【上昇気流】「長谷川式簡易知能評価スケール」(HDS-R)


認知症

 「長谷川式」といえば、医療現場では認知症の“物差し”として知られる。精神科医の長谷川和夫さんが開発したもので、正式名は「長谷川式簡易知能評価スケール」(HDS-R)。認知症の疑いがある時、これを使って診断する。試しにやってみますか。

 「お歳はいくつですか」(2年までの誤差は正解、1点)。「これから言う三つの言葉を言ってください。あとでまた聞きますのでよく覚えておいてください。桜、猫、電車」(言葉ごとに各1点)。「100から7を順番に引いてください」(93で1点、86で2点)。こんな質問が九つあり、満点は30点。20点以下は認知症とされる。

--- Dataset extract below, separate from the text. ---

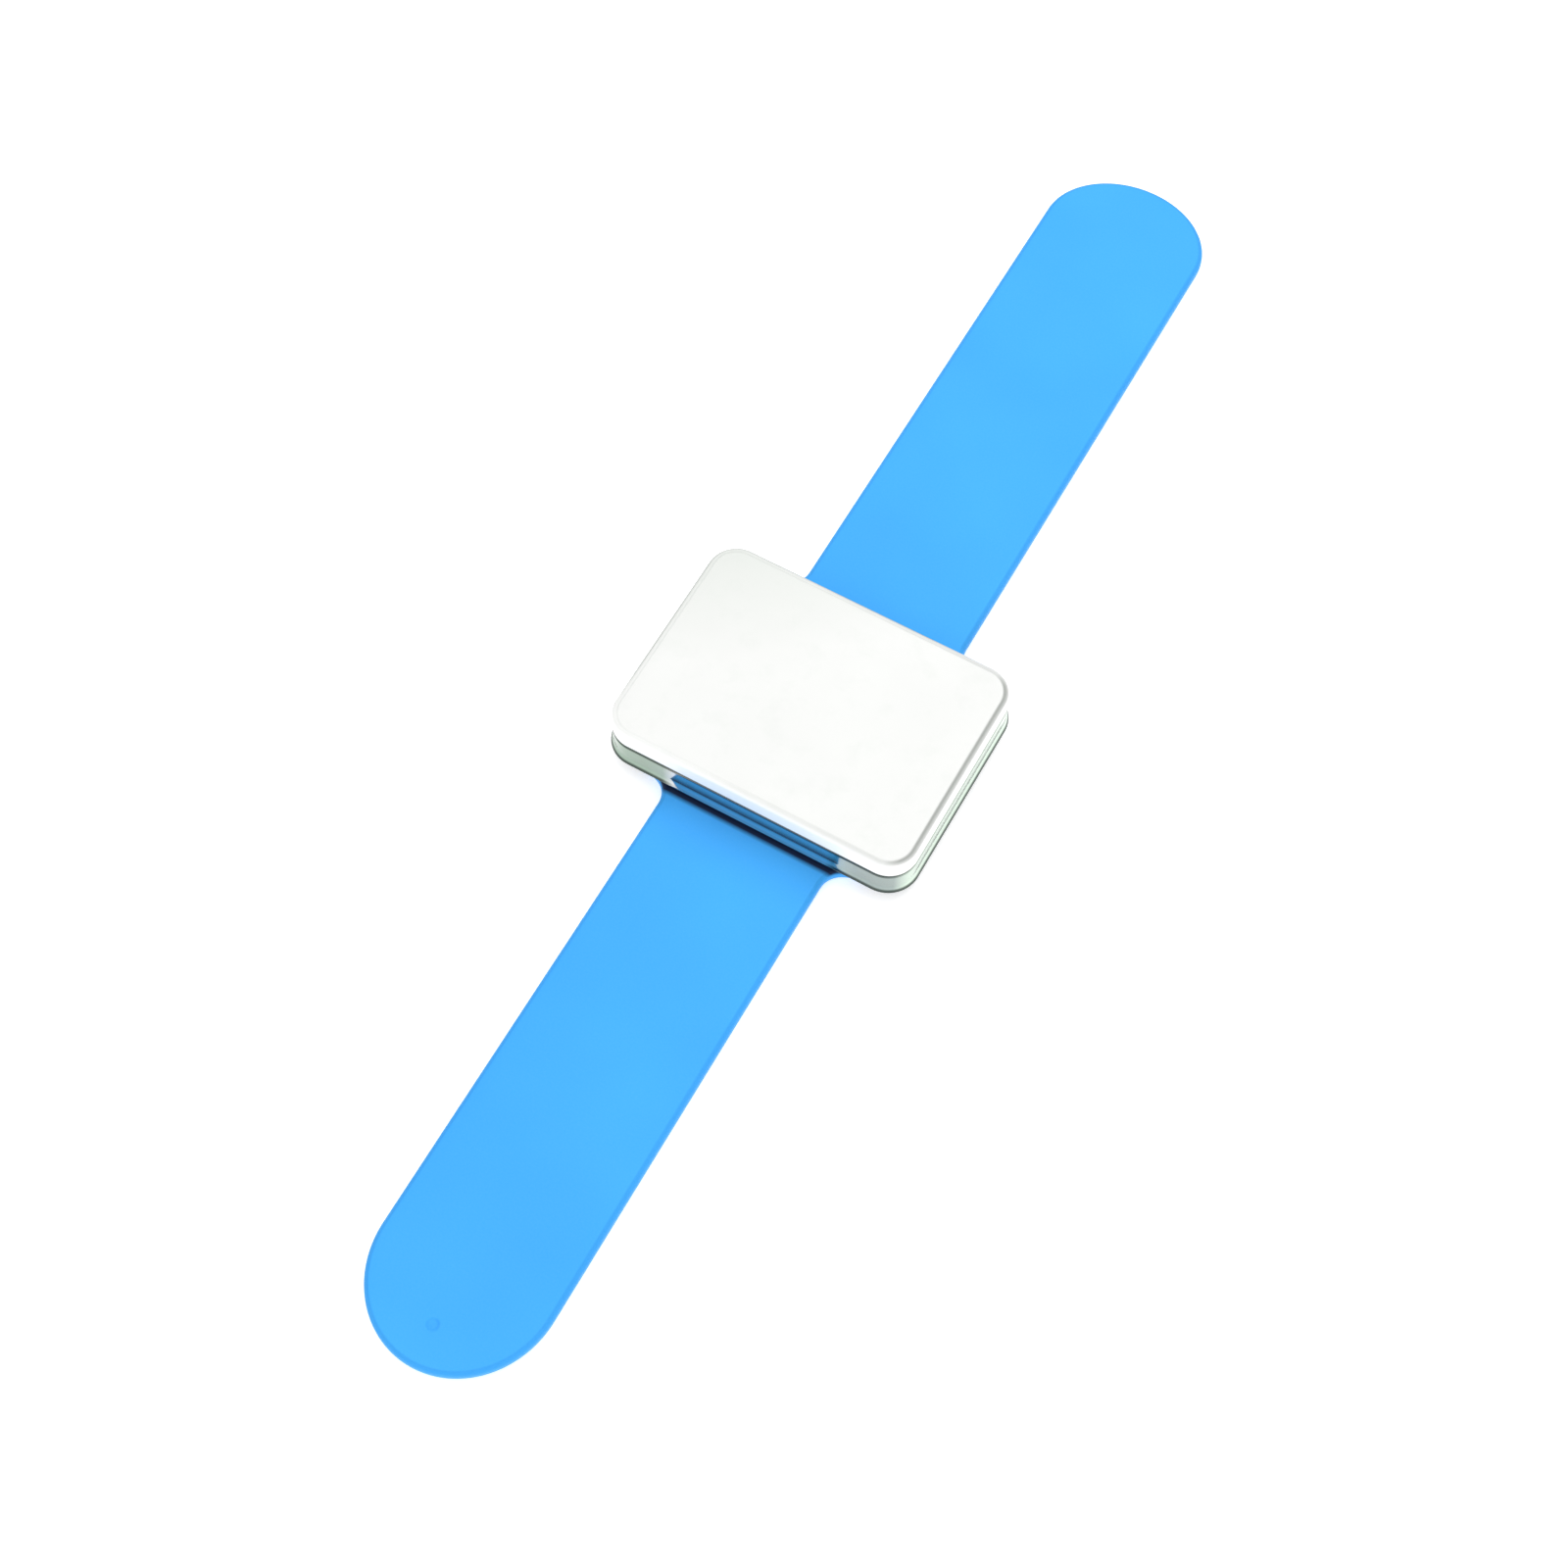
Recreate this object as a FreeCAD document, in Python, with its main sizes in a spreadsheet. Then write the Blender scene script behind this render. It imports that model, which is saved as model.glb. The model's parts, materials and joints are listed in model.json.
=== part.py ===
import FreeCAD, Part
import math
import os
import re

import Sketcher
from FreeCAD import Placement, Rotation, Vector

# Magnetic pin holder for the wrist: a pressed metal case with magnets inside it, held by an
# adhesive pad on a silicone slap band that has a bistable spring-steel strip inside.
#
# Frame: millimetres, +Z up. The origin is at the middle of the case's footprint, on the band's
# wrist side (Z = 0). The band runs along Y and the long side of the case runs along X. The front
# arm of the band goes to -Y and the longer rear arm to +Y.
#
# The band is drawn flat. Its sleeve is one moulding and its strip is one piece of steel. Both are
# cut across at each hinge line into short links, so that the two arms can curl round a wrist.

DIMENSIONS = {
    # silicone sleeve
    "band_width": 30.0,
    "band_thick": 2.3,
    "front_reach": 119.5,  # from the origin to the front tip
    "rear_reach": 128.5,  # from the origin to the rear tip
    "front_end_depth": 16.0,  # half-ellipse that ends the front arm
    "rear_end_depth": 12.5,  # half-ellipse that ends the rear arm
    "band_rim_radius": 0.9,
    "pad_width": 42.0,  # widening under the case
    "pad_front": 19.5,
    "pad_rear": 22.5,
    "pad_fillet": 4.0,
    "gate_radius": 0.9,  # round mark of the moulding gate near the front tip
    "gate_depth": 0.35,
    "gate_from_tip": 6.7,
    # hinge lines
    "centre_half": 21.5,  # from the origin to the first hinge line of each arm
    "link_pitch": 8.0,
    "hinge_bend": 27.0,  # largest bend of any hinge, in degrees
    "hinge_gap": 0.32,  # from a hinge line to each link, at the band's mid-plane
    "slab_margin": 1.0,  # how far the cutting slabs stand above and below the band
    # spring strip
    "strip_width": 24.0,
    "strip_thick": 0.25,
    "strip_inset": 4.5,  # from the sleeve's tips to the strip's ends
    "strip_corner": 9.0,
    "strip_clearance": 0.05,
    "strip_gap": 0.05,  # from a hinge line to each strip link
    # case
    "case_length": 55.0,
    "case_width": 40.0,
    "case_corner": 5.0,
    "sheet_thick": 0.4,
    "base_depth": 5.25,
    "bead_outset": 0.5,
    "bead_thick": 0.7,
    "bead_roll": 0.315,
    "neck_rise": 2.4,
    "neck_clearance": 0.1,
    "seam_gap": 0.15,
    "lid_depth": 3.55,
    "lid_shoulder": 0.9,
    "panel_inset": 1.1,
    "panel_rise": 0.15,
    # inside and under the case
    "adhesive_length": 34.0,
    "adhesive_width": 28.0,
    "adhesive_thick": 0.55,
    "adhesive_corner": 2.0,
    "magnet_length": 23.0,
    "magnet_width": 32.0,
    "magnet_thick": 4.0,
    "magnet_spacing": 1.0,
    "magnet_corner": 0.4,
    "magnet_chamfer": 0.2,
    "foam_length": 50.0,
    "foam_width": 35.0,
    "foam_thick": 3.9,
    "rest_clearance": 0.05,
}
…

 病院で93歳の女性の診断に立ち会った。年齢の問いに「85歳です」との返事。計12点で「やや高度な認知症」に該当した。家族と同居なので、日常生活に支障はない。「認知症になって死ぬか、なる前に死ぬか。どっちかですから」と、医師は認知症との付き合い方を丁寧に話した。

 長寿社会では「誰もがなりえる病気」だから、「認知症になっても大丈夫な社会をつくろう」と長谷川さんは声を上げ続け、自ら認知症になったことも公表した。

 戦後のベビーブーム期に生まれた「団塊の世代」が来年から順次、75歳以上の後期高齢者になる。医療・介護の難問を抱える「2025年問題」は目前だ。

 先週、新聞に長谷川さんの訃報が載った。92年の人生を全うされ、天に召された。認知症対策のミッションを後世に託して。